Sirven también para deshacerse de unos, pero mantener a otros. Pensemos en el uso “selectivo” del juicio político (artículo 100 de Constitución), por el que las mayorías parlamentarias imponen sanciones, pero, contrario a la jurisprudencia del Tribunal Constitucional, sin condena previa y con una extensiva interpretación de las infracciones constitucionales cuando se hace contra el contrincante, y que hoy busca ampliarse a autoridades que deberían encontrarse fuera de la posibilidad de remoción por políticos, como el JNE o la ONPE.

Se usan pseudoargumentos por los que se oprimen a algunos y se libera de responsabilidad a otros, como la presunción de inocencia frente al actual presidente del Congreso, frente a las cuasi presunciones de culpabilidad ante los opositores políticos.

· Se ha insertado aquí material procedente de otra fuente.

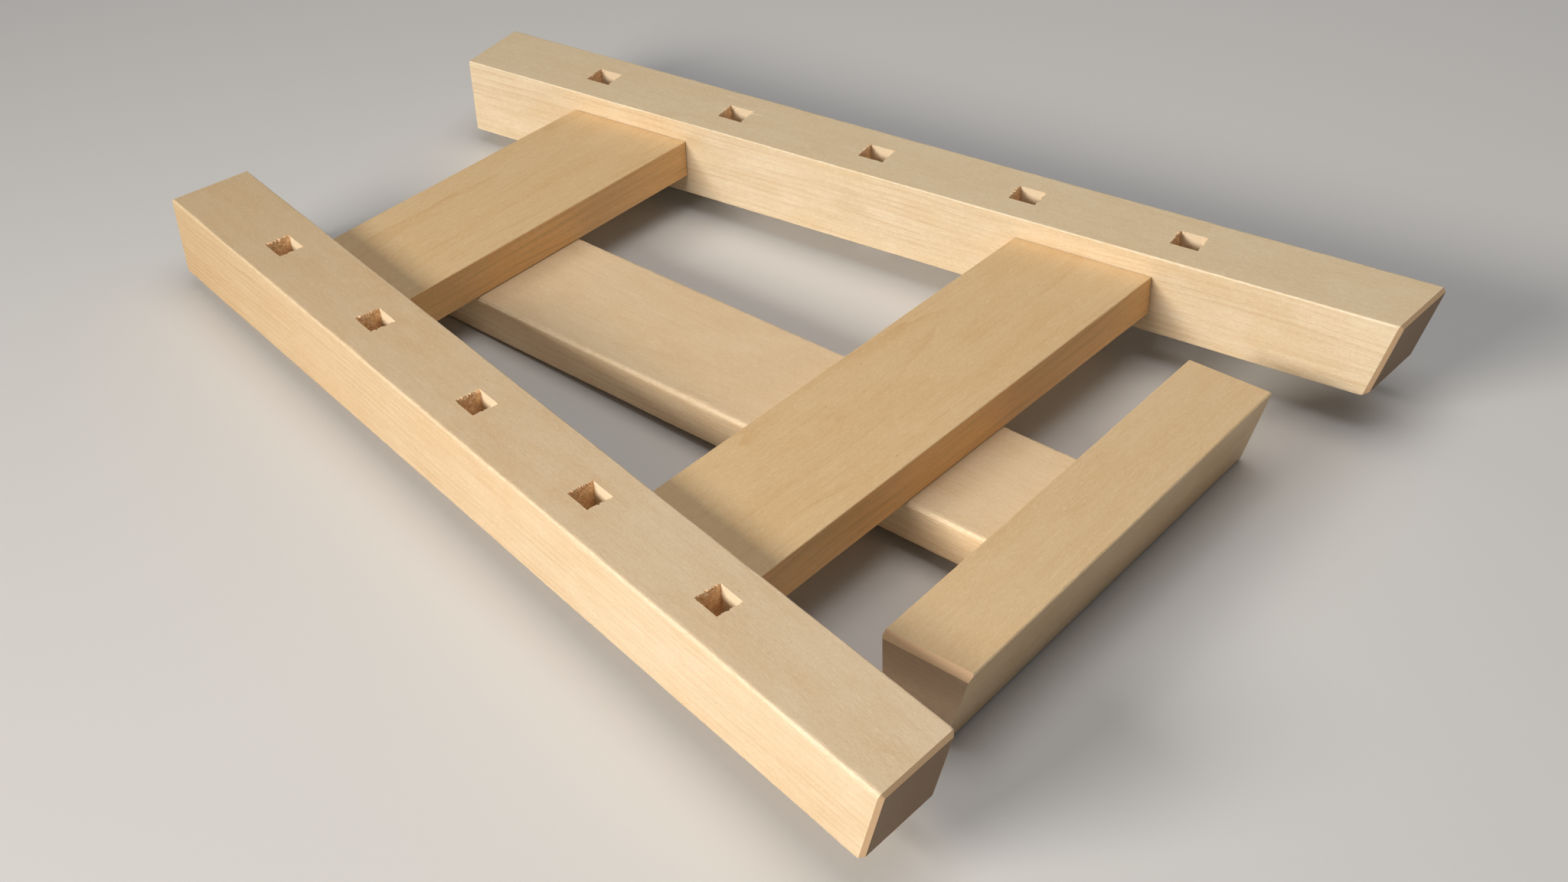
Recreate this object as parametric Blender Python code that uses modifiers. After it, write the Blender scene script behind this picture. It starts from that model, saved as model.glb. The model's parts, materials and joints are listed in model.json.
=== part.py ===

Estamos consolidando una realidad en la que los mismos hechos generan consecuencias jurídicas diferentes, según simpatías o antipatías, coincidencias o discrepancias. El mismo acto, por ejemplo, de quitar sueldo a trabajadores generó suspensión e inhabilitación en el caso del excongresista Urtecho (recientemente condenado), pero hoy –como práctica más generalizada– casi no genera sanciones en el Parlamento.

La fiscal de la Nación, que repetía con firmeza que todos podían ser investigados –incluido un presidente de la República– utiliza a su institución (con un proceso competencial) para abstraerse sin mayor sustento que el intento de impunidad de la competencia disciplinaria de la Junta Nacional de Justicia. La muerte de dos peruanos derivó en una renuncia a la presidencia, pero hoy, más de sesenta, solo siguen generando empecinamiento de permanencia, ausencia de intento de una solución política y –como ha demostrado la represión policial en Tacna- la institucionalización de una cultura ajena a la crítica y la disidencia, y en la que la violencia parece ser la primera opción.

Lo más complicado de estos dobles raseros es que mellan la institucionalidad, que derivan en la creencia generalizada de que ya no hace falta tener razones o fortaleza de argumentos, sino solo votos en el Congreso, con jueces o en el Tribunal Constitucional para obtener decisiones favorables (que protejan o desprotejan, según lo que se busque).

Y esto es solo el caldo de cultivo para legitimar soluciones autoritarias y alejarnos cada vez más y de manera inexorable de la democracia y el Estado de derecho.